We go to haunted houses, we gorge ourselves on horror movies. We want to be chased out of parlors in old mansions by headless ghosts, to high-tail it through cornfields and leap over hay bales away from men in hockey masks with chainsaws, to feel werewolves’ claws reaching out from behind bars as they long to tear us limb from limb. We want to see terrified blondes splattered with the blood and intestines of their decapitated boyfriends, to watch zombies make afternoon snacks of Achilles tendons, to jump out of our seats when blood bubbles out of children’s sinks. The haunted house ghouls can’t touch us, their chainsaws have no blades. The movie villains remain shoved behind the glass of the TV screen or stuffed into the movie theater projectors. And yet we react physically. Our hearts pound, our breath stops, we scream without planning to scream. It reminds us that we’re alive, maybe, that we have hearts that beat and lungs that breathe and throats that scream, sometimes against our will. They tell us we’ve become desensitized, and we start to believe them. Fear is a drug and violence is a syringe.
And then we find what it is to be disturbed, and we realize that they’re wrong. We aren’t desensitized. Just detached. Because that actress on the stage, she can’t touch us either. She never breaks the fourth wall long enough to so much as look at us, speak to us. She doesn’t make our hearts pound, either, or cause us to hold our breath, or pull forth violent vibrations of our vocal folds. No, these sensations are much less welcome. She wraps a hefty fist around our hearts and squeezes. She tears our souls apart and watches us squirm. And then she falls motionless, dropping a boulder into our stomachs. We don’t want to see a fourteen-year-old girl die of an asthma attack she can’t stop because she’s shackled her own hands with duck tape. In a way, she too reminds us that we are alive, because she reminds us that we are surrounded by death.

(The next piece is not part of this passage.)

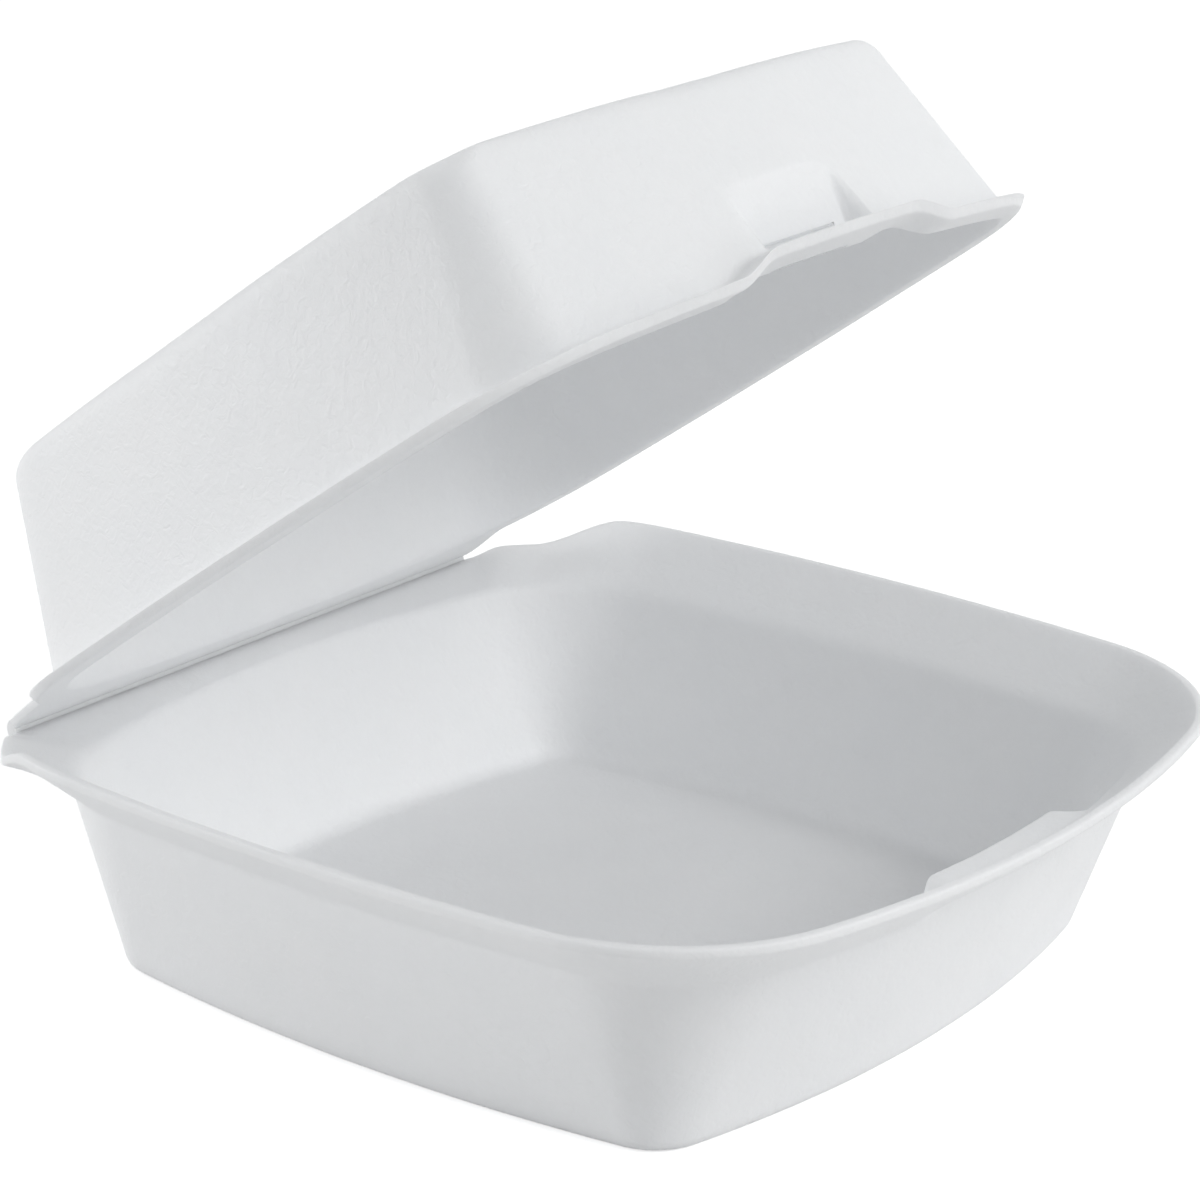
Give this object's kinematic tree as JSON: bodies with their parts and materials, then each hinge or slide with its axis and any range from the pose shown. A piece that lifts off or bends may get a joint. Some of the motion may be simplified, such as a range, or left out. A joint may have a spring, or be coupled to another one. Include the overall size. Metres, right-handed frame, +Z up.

I know now what it is to look a dementor in the eye and have no strength to yell “EXPECTO PATRONUM!”
It is not normal, cool, or accepted to tell your friends the day after seeing a play about Guantanamo Bay that every noise you heard from the Subway platform tore you apart, that you couldn’t sleep a wink last night because you were haunted by something too terrible even to scream at, that special relativity was a welcome break from fighting with demons that weren’t even yours, that you had to bury yourself in chocolate from a bag you could barely open because your hands were shaking so much, not because of a boy, not because of something bad that happened to you, not even because of something bad that happened. But just because of truth. Plain, simple, unadorned, ambiguous, horrible truth.